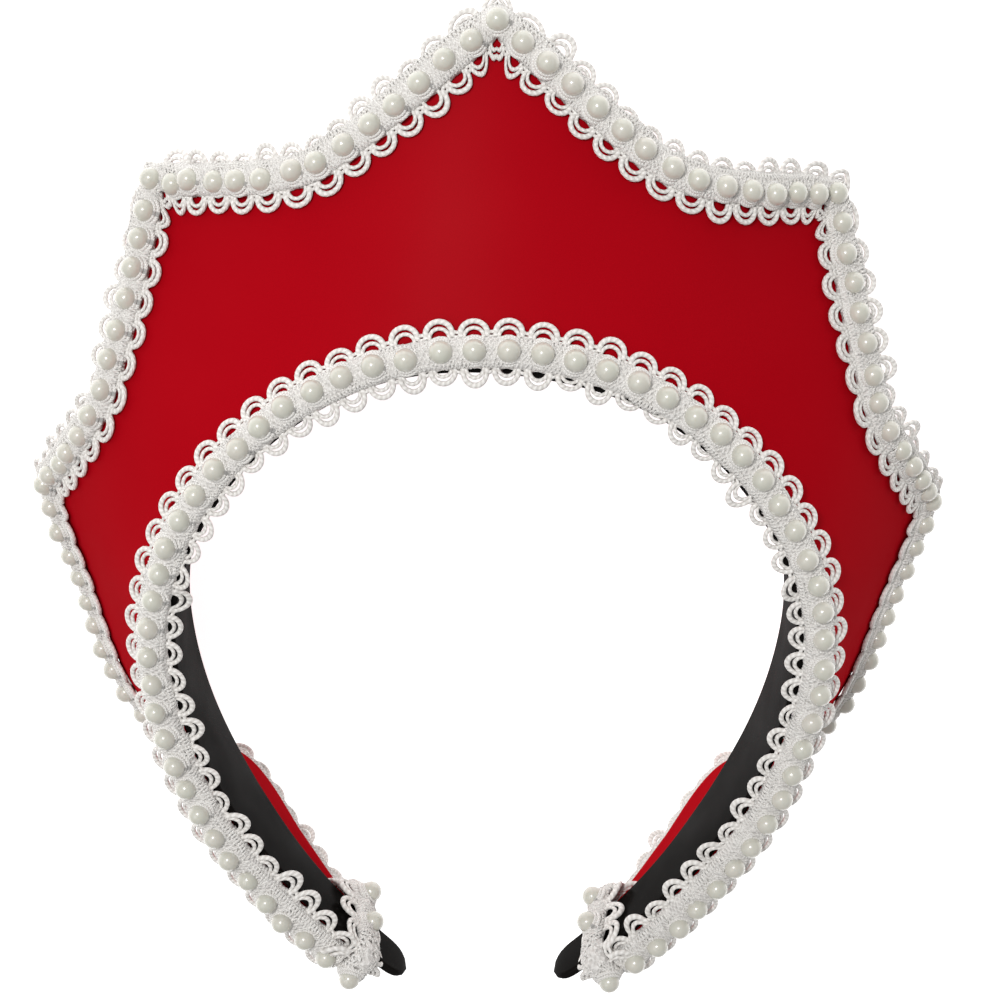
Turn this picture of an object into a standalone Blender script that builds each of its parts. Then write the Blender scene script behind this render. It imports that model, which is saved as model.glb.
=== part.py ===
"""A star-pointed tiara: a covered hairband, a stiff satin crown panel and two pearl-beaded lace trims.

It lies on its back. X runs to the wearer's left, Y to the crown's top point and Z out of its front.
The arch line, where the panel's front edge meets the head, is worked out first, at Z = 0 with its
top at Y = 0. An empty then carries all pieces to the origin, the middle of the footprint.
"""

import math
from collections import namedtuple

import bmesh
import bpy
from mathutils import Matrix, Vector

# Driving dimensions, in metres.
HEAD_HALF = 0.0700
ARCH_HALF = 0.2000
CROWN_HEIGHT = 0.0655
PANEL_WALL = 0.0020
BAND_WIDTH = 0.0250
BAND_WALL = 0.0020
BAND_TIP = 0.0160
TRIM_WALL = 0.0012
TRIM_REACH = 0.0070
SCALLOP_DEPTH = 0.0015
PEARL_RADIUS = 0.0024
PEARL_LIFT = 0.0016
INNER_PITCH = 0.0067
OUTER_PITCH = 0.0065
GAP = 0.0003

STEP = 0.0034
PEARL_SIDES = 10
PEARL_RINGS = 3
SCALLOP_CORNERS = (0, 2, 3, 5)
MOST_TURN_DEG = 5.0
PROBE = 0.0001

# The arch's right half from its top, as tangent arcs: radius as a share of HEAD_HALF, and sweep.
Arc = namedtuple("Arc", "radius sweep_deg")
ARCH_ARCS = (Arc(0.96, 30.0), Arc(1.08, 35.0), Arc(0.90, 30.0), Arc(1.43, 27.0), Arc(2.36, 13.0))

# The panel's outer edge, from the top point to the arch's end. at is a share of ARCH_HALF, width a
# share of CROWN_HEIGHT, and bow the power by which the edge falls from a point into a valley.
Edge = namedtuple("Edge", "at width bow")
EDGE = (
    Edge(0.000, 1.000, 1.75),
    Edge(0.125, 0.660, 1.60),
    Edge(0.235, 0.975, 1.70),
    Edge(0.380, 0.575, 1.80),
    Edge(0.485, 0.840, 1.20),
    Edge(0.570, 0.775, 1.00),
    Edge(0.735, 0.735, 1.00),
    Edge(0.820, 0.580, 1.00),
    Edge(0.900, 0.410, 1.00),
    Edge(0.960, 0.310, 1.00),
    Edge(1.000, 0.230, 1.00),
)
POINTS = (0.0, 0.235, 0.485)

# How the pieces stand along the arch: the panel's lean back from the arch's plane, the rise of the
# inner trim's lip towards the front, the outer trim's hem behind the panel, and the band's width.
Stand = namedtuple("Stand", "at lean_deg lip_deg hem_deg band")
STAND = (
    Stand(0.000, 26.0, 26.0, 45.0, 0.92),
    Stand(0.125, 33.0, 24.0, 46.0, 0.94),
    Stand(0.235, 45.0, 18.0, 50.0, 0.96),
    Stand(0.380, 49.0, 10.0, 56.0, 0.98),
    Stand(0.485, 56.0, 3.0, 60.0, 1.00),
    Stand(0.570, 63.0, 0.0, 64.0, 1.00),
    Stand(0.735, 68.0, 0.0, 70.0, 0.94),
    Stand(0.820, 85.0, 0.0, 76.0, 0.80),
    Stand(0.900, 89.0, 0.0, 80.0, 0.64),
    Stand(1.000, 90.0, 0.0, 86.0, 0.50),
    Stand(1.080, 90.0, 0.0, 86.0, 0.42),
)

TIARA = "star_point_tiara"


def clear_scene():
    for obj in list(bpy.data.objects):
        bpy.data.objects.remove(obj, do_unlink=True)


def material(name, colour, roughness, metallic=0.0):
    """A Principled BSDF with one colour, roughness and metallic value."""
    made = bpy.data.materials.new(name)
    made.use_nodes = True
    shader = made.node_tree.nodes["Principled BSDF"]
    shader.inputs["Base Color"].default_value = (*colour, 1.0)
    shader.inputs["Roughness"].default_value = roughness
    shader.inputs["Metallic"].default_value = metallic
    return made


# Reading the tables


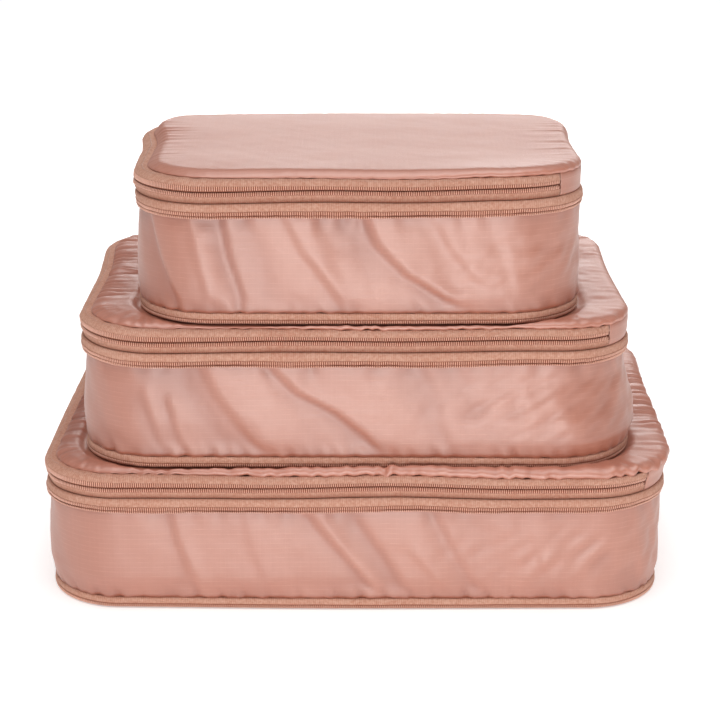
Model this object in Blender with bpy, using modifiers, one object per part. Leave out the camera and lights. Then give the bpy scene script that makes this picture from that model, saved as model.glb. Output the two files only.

• **TASK DESCRIPTION**: Every record above needs to be repeated word for word.

• **THE REPLY**:
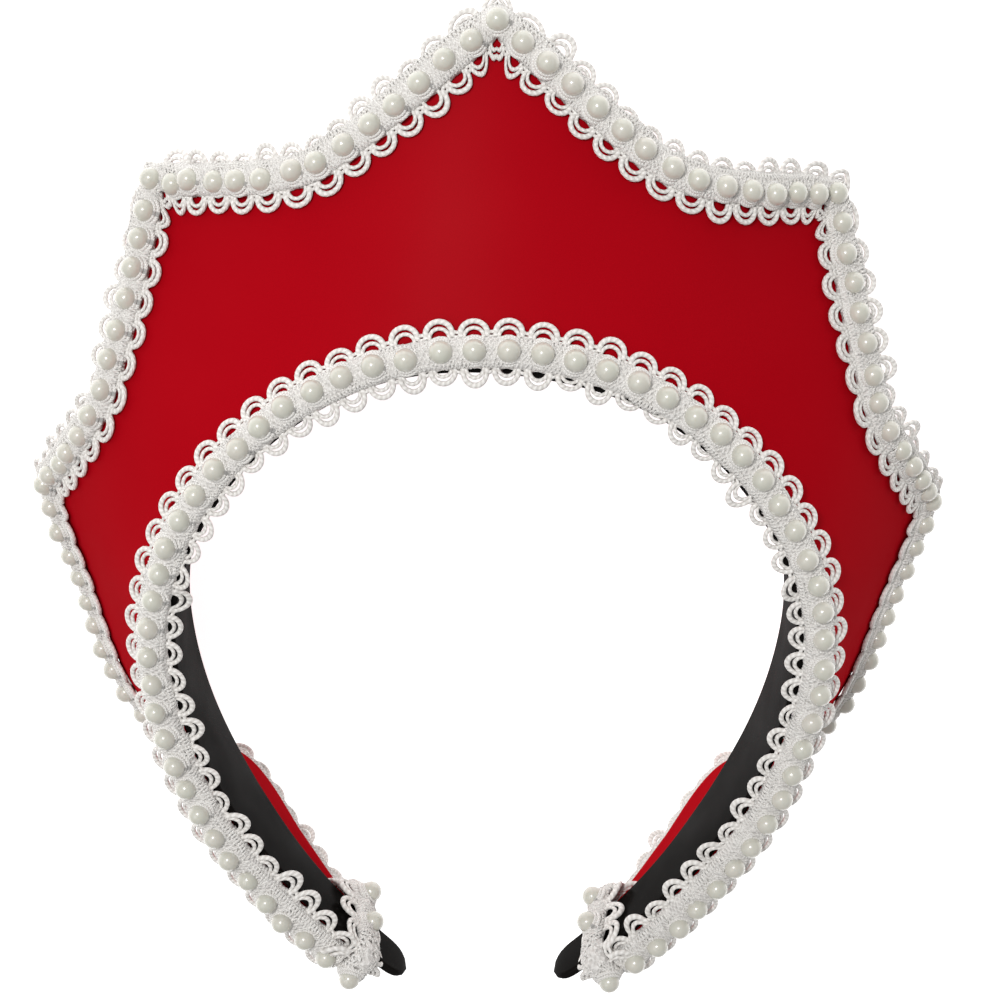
Turn this picture of an object into a standalone Blender script that builds each of its parts. Then write the Blender scene script behind this render. It imports that model, which is saved as model.glb.
=== part.py ===
"""A star-pointed tiara: a covered hairband, a stiff satin crown panel and two pearl-beaded lace trims.

It lies on its back. X runs to the wearer's left, Y to the crown's top point and Z out of its front.
The arch line, where the panel's front edge meets the head, is worked out first, at Z = 0 with its
top at Y = 0. An empty then carries all pieces to the origin, the middle of the footprint.
"""

import math
from collections import namedtuple

import bmesh
import bpy
from mathutils import Matrix, Vector

# Driving dimensions, in metres.
HEAD_HALF = 0.0700
ARCH_HALF = 0.2000
CROWN_HEIGHT = 0.0655
PANEL_WALL = 0.0020
BAND_WIDTH = 0.0250
BAND_WALL = 0.0020
BAND_TIP = 0.0160
TRIM_WALL = 0.0012
TRIM_REACH = 0.0070
SCALLOP_DEPTH = 0.0015
PEARL_RADIUS = 0.0024
PEARL_LIFT = 0.0016
INNER_PITCH = 0.0067
OUTER_PITCH = 0.0065
GAP = 0.0003

STEP = 0.0034
PEARL_SIDES = 10
PEARL_RINGS = 3
SCALLOP_CORNERS = (0, 2, 3, 5)
MOST_TURN_DEG = 5.0
PROBE = 0.0001

# The arch's right half from its top, as tangent arcs: radius as a share of HEAD_HALF, and sweep.
Arc = namedtuple("Arc", "radius sweep_deg")
ARCH_ARCS = (Arc(0.96, 30.0), Arc(1.08, 35.0), Arc(0.90, 30.0), Arc(1.43, 27.0), Arc(2.36, 13.0))

# The panel's outer edge, from the top point to the arch's end. at is a share of ARCH_HALF, width a
# share of CROWN_HEIGHT, and bow the power by which the edge falls from a point into a valley.
Edge = namedtuple("Edge", "at width bow")
EDGE = (
    Edge(0.000, 1.000, 1.75),
    Edge(0.125, 0.660, 1.60),
    Edge(0.235, 0.975, 1.70),
    Edge(0.380, 0.575, 1.80),
    Edge(0.485, 0.840, 1.20),
    Edge(0.570, 0.775, 1.00),
    Edge(0.735, 0.735, 1.00),
    Edge(0.820, 0.580, 1.00),
    Edge(0.900, 0.410, 1.00),
    Edge(0.960, 0.310, 1.00),
    Edge(1.000, 0.230, 1.00),
)
POINTS = (0.0, 0.235, 0.485)

# How the pieces stand along the arch: the panel's lean back from the arch's plane, the rise of the
# inner trim's lip towards the front, the outer trim's hem behind the panel, and the band's width.
Stand = namedtuple("Stand", "at lean_deg lip_deg hem_deg band")
STAND = (
    Stand(0.000, 26.0, 26.0, 45.0, 0.92),
    Stand(0.125, 33.0, 24.0, 46.0, 0.94),
    Stand(0.235, 45.0, 18.0, 50.0, 0.96),
    Stand(0.380, 49.0, 10.0, 56.0, 0.98),
    Stand(0.485, 56.0, 3.0, 60.0, 1.00),
    Stand(0.570, 63.0, 0.0, 64.0, 1.00),
    Stand(0.735, 68.0, 0.0, 70.0, 0.94),
    Stand(0.820, 85.0, 0.0, 76.0, 0.80),
    Stand(0.900, 89.0, 0.0, 80.0, 0.64),
    Stand(1.000, 90.0, 0.0, 86.0, 0.50),
    Stand(1.080, 90.0, 0.0, 86.0, 0.42),
)

TIARA = "star_point_tiara"


def clear_scene():
    for obj in list(bpy.data.objects):
        bpy.data.objects.remove(obj, do_unlink=True)


def material(name, colour, roughness, metallic=0.0):
    """A Principled BSDF with one colour, roughness and metallic value."""
    made = bpy.data.materials.new(name)
    made.use_nodes = True
    shader = made.node_tree.nodes["Principled BSDF"]
    shader.inputs["Base Color"].default_value = (*colour, 1.0)
    shader.inputs["Roughness"].default_value = roughness
    shader.inputs["Metallic"].default_value = metallic
    return made


# Reading the tables


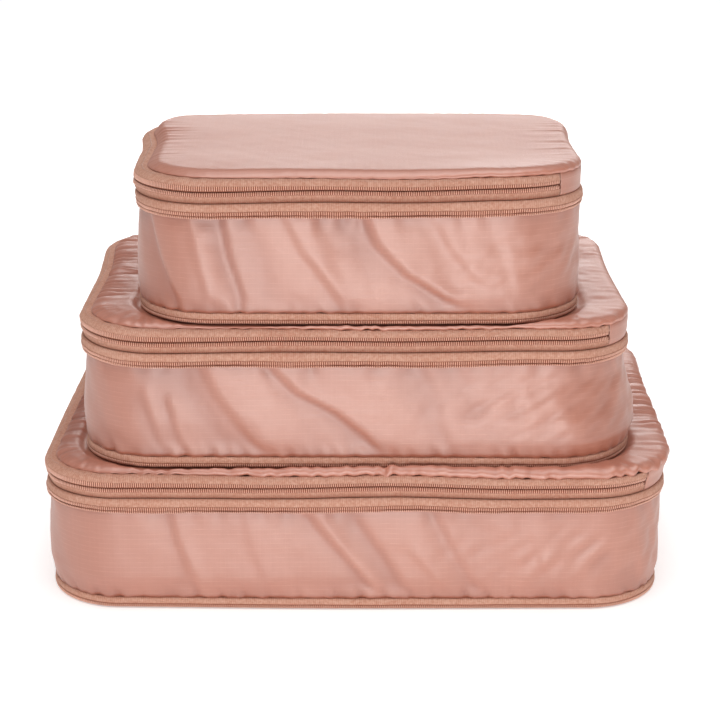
Model this object in Blender with bpy, using modifiers, one object per part. Leave out the camera and lights. Then give the bpy scene script that makes this picture from that model, saved as model.glb. Output the two files only.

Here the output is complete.